**Dataset extract**
—————

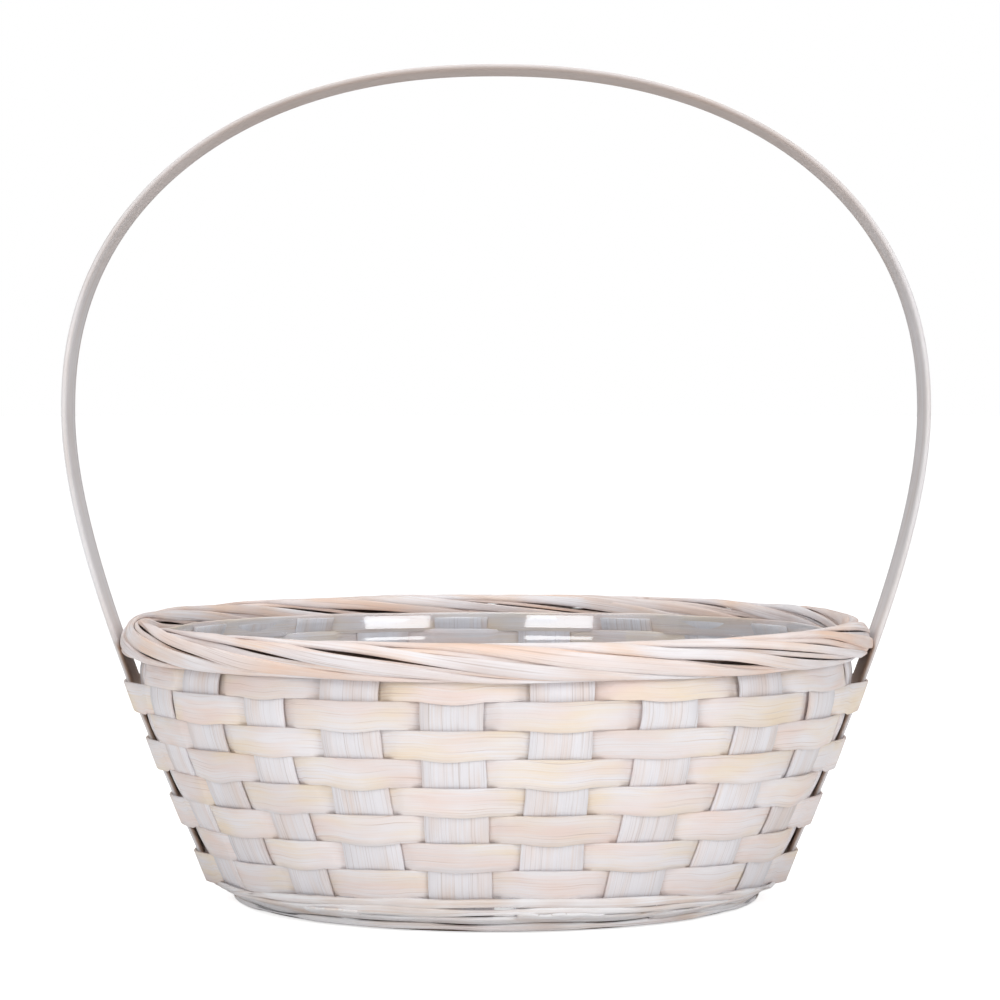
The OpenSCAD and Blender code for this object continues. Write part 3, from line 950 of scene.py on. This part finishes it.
liner_mesh = bpy.data.meshes.new("clear_cup")
liner_mesh.from_pydata(verts, [], faces)
liner_mesh.shade_smooth()
liner = bpy.data.objects.new("clear_cup", liner_mesh)
scene.collection.objects.link(liner)

# Clear PVC film, formed and a little hazy: it has no colour of its own and shows
# only as a soft shine. It casts no shadow, as so thin a film hardly dims light.
# A spot of haze, a ripple and its depth are in millimetres.
HAZE_SPOT = 1000 / 60
RIPPLE_LENGTH = 1000 / 35
RIPPLE_DEPTH = 0.5
PVC_IOR = 1.6
MOST_SHINE = 0.1
clear_pvc = new_material("clear_pvc_film")
tree = clear_pvc.node_tree
place = add_node(tree, "ShaderNodeTexCoord").outputs["Object"]
haze = add_node(tree, "ShaderNodeTexNoise", Vector=place, Scale=1 / (HAZE_SPOT * MM),
                Detail=3.0)
haze_rough = add_node(tree, "ShaderNodeMapRange", Value=haze.outputs[0],
                      To_Min=0.03, To_Max=0.12)
ripple = add_node(tree, "ShaderNodeTexNoise", Vector=place, Scale=1 / (RIPPLE_LENGTH * MM),
                  Detail=1.0)
ripple_bump = add_node(tree, "ShaderNodeBump", Strength=0.4, Distance=RIPPLE_DEPTH * MM,
                       Height=ripple.outputs[0])
skin = add_node(tree, "ShaderNodeFresnel", IOR=PVC_IOR, Normal=ripple_bump.outputs[0])
skin_share = add_node(tree, "ShaderNodeMath", {"operation": "MINIMUM"},
                      _0=skin.outputs[0], _1=MOST_SHINE)
lamp_ray = add_node(tree, "ShaderNodeLightPath").outputs["Is Shadow Ray"]
view_ray = add_node(tree, "ShaderNodeMath", {"operation": "SUBTRACT"}, _0=1.0, _1=lamp_ray)
shine = add_node(tree, "ShaderNodeMath", {"operation": "MULTIPLY"},
                 _0=skin_share.outputs[0], _1=view_ray.outputs[0])
pvc_clear = add_node(tree, "ShaderNodeBsdfTransparent", Color=linear("#fdfeff"))
pvc_gloss = add_node(tree, "ShaderNodeBsdfAnisotropic", Color=linear("#ffffff"),
                     Roughness=haze_rough.outputs[0], Normal=ripple_bump.outputs[0])
pvc_lit = add_node(tree, "ShaderNodeMixShader", Fac=shine.outputs[0],
                   _1=pvc_clear.outputs[0], _2=pvc_gloss.outputs[0])
liner_mesh.materials.append(finish_material(clear_pvc, pvc_lit))
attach(liner, "liner")
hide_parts("liner")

—————

**Exercise prompt**
Repeat the material above in full, quoting it exactly.

**Exercise result**
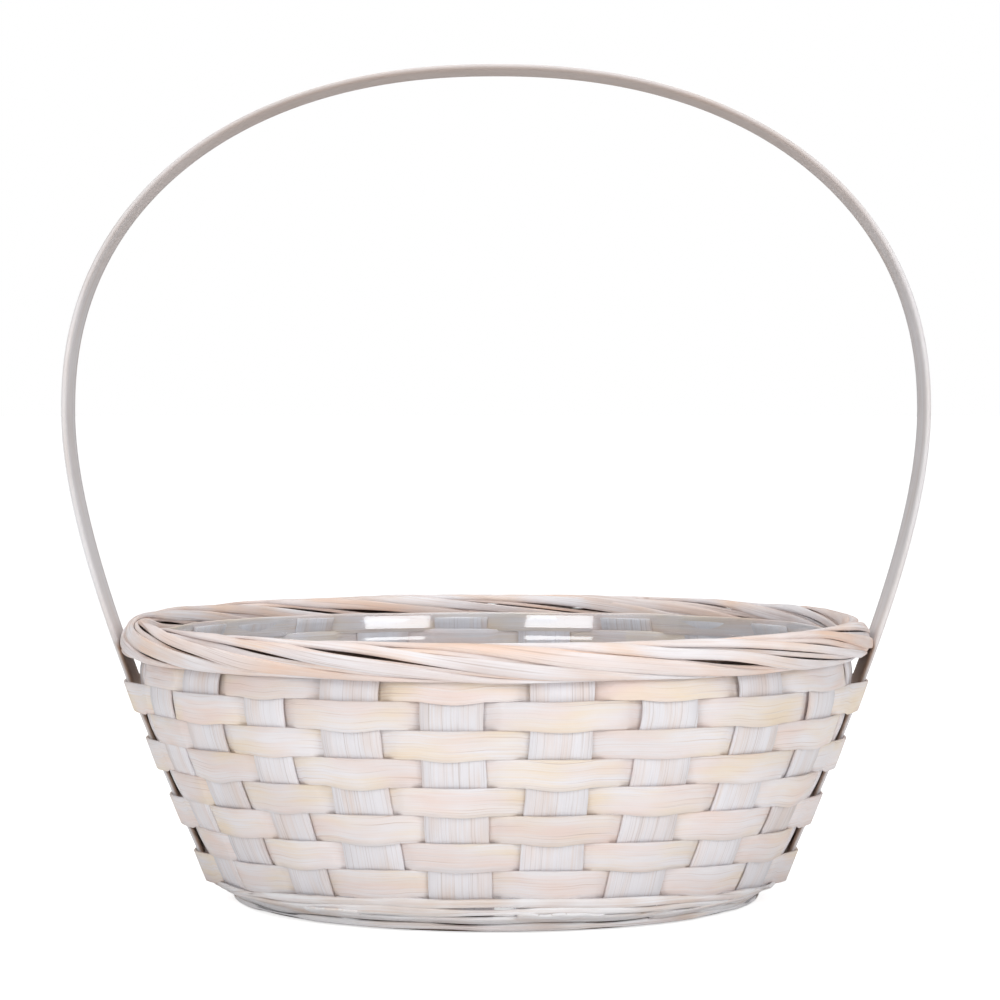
The OpenSCAD and Blender code for this object continues. Write part 3, from line 950 of scene.py on. This part finishes it.
liner_mesh = bpy.data.meshes.new("clear_cup")
liner_mesh.from_pydata(verts, [], faces)
liner_mesh.shade_smooth()
liner = bpy.data.objects.new("clear_cup", liner_mesh)
scene.collection.objects.link(liner)

# Clear PVC film, formed and a little hazy: it has no colour of its own and shows
# only as a soft shine. It casts no shadow, as so thin a film hardly dims light.
# A spot of haze, a ripple and its depth are in millimetres.
HAZE_SPOT = 1000 / 60
RIPPLE_LENGTH = 1000 / 35
RIPPLE_DEPTH = 0.5
PVC_IOR = 1.6
MOST_SHINE = 0.1
clear_pvc = new_material("clear_pvc_film")
tree = clear_pvc.node_tree
place = add_node(tree, "ShaderNodeTexCoord").outputs["Object"]
haze = add_node(tree, "ShaderNodeTexNoise", Vector=place, Scale=1 / (HAZE_SPOT * MM),
                Detail=3.0)
haze_rough = add_node(tree, "ShaderNodeMapRange", Value=haze.outputs[0],
                      To_Min=0.03, To_Max=0.12)
ripple = add_node(tree, "ShaderNodeTexNoise", Vector=place, Scale=1 / (RIPPLE_LENGTH * MM),
                  Detail=1.0)
ripple_bump = add_node(tree, "ShaderNodeBump", Strength=0.4, Distance=RIPPLE_DEPTH * MM,
                       Height=ripple.outputs[0])
skin = add_node(tree, "ShaderNodeFresnel", IOR=PVC_IOR, Normal=ripple_bump.outputs[0])
skin_share = add_node(tree, "ShaderNodeMath", {"operation": "MINIMUM"},
                      _0=skin.outputs[0], _1=MOST_SHINE)
lamp_ray = add_node(tree, "ShaderNodeLightPath").outputs["Is Shadow Ray"]
view_ray = add_node(tree, "ShaderNodeMath", {"operation": "SUBTRACT"}, _0=1.0, _1=lamp_ray)
shine = add_node(tree, "ShaderNodeMath", {"operation": "MULTIPLY"},
                 _0=skin_share.outputs[0], _1=view_ray.outputs[0])
pvc_clear = add_node(tree, "ShaderNodeBsdfTransparent", Color=linear("#fdfeff"))
pvc_gloss = add_node(tree, "ShaderNodeBsdfAnisotropic", Color=linear("#ffffff"),
                     Roughness=haze_rough.outputs[0], Normal=ripple_bump.outputs[0])
pvc_lit = add_node(tree, "ShaderNodeMixShader", Fac=shine.outputs[0],
                   _1=pvc_clear.outputs[0], _2=pvc_gloss.outputs[0])
liner_mesh.materials.append(finish_material(clear_pvc, pvc_lit))
attach(liner, "liner")
hide_parts("liner")